I walk up to the beast. Like Medusa, I do not want to look into its eyes or let it see mine. Someone's already graffed ‘fuckthePolice’ on it in blue texta. I glue the artwork onto it and sit back down. The police trailer continues its omnipresent vision, while its counterpart keeps crackling. Business continues below.

There are many cops in Mparntwe. In the Northern Territory, there's the highest ratio of police to civilians than any other state in the country. They're talking about trialling dogs this summer. The colour of my skin makes me largely invisible to the swarms of police. But the CBD is a melting pot for arrests; a launching pad for kids and adults from all over the central desert to jail.

Now there's a guy standing underneath the camera, smoking a cigarette and drinking a coffee. His shirt says CASH MONEY. A security guard ambles down the pathway. He's not looking for me.

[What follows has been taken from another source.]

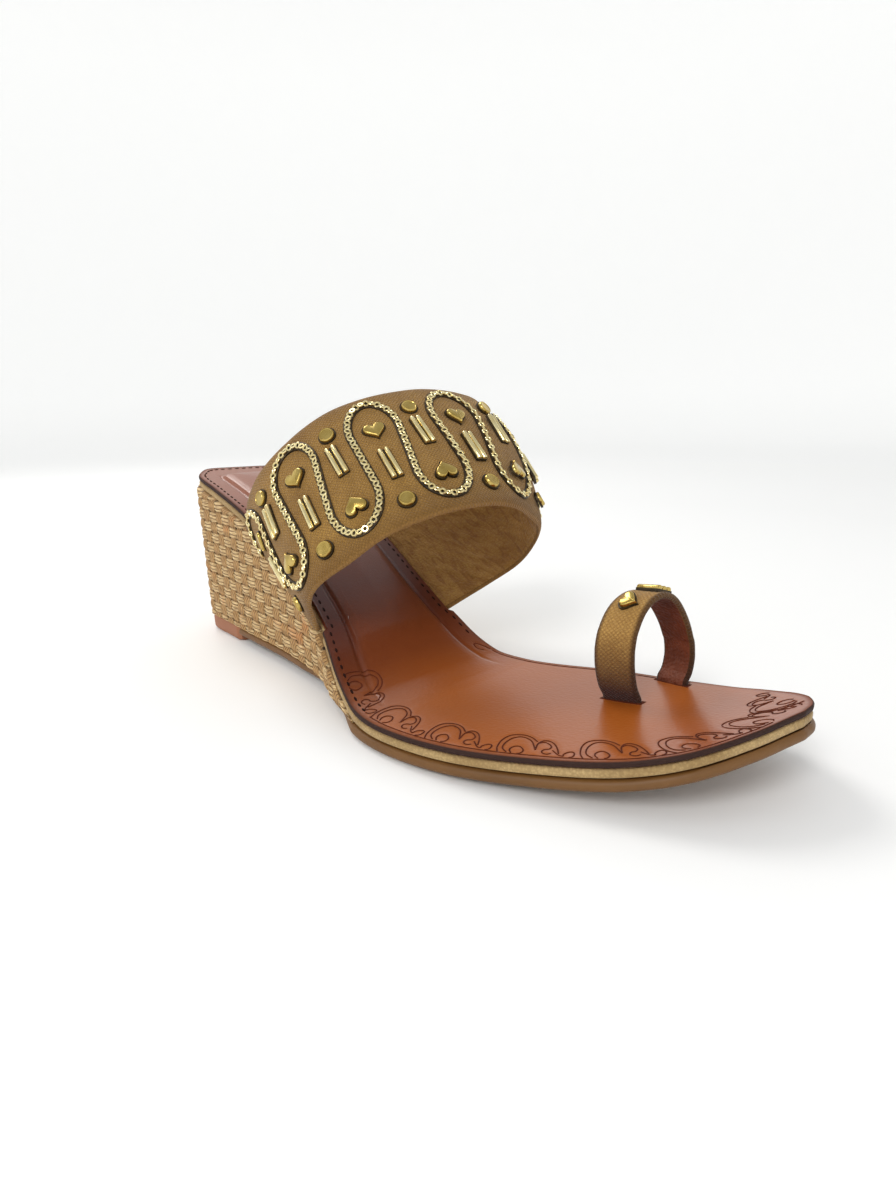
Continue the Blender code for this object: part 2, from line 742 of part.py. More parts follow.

I ride my bike up ANZAC Hill, also known as Untyeye-artwilye. There's a series of roadside signs as you go up the hill, commemorating Australian involvement in war.

Boer War 1899–1902
First World War 1914–1918
Second World War 1939–1945
Korean War 1950–1953
Malayan Emergency 1950–1960
Vietnam War 1962–1975
Indonesian Confrontation 1963–1966
Iraq 1st Gulf War 1990–1901
Afghanistan  2001–
Iraq 2nd Gulf War 2003–2009

and then right up the top:

Peacekeeping 1947–Present

Photo: Harry Hayes[Image description: a brown roadside sign shaped like a flag. The sign reads Peacekeeping 1947 - Present. The sign sits beside a bitumen road in front of a small mound of rocks and dry grass. The sky in the background is blue with white fluffy clouds.]

There's no mention of any frontier wars, and I guess that's the point. I live in a town so desperate for any narrative that can point away from the blood mixed into the soil. A couple of years ago, on the night before ANZAC day, someone spray painted the signs with the amount of civilian deaths under each war.

From the top of ANZAC Hill, I can see people's campsites along the river. It's a beautiful view of the town and the ranges. There are lots of people taking selfies and looking out. Too many to start gluing things to things, to start desecrating war memorials. It's a shame, Aeronautics (what goes up must come down) (2020) would look great up here. In it, an Elder and two youngfellas launch boomerangs to take down an enemy helicopter. I wait to see if I'll get my moment.

So I sit in the shade and play a game of online chess on my phone. A tiny flag image shows I'm playing someone else in so called Australia. I'm trying to get their king, while they try to get mine.

I think about a podcast I listened to recently featuring Bayo Akomolafe. When asked about power, he says “There's a kind of power that's occultic and diffractive, and yet to come. That is entangled and embodied, and is in league with rhizomatic movements and mushrooms and air and climate. That's a deep sense of power that escapes modernity. And I feel if we learn to listen, maybe we might learn to tap into those other spaces of power.”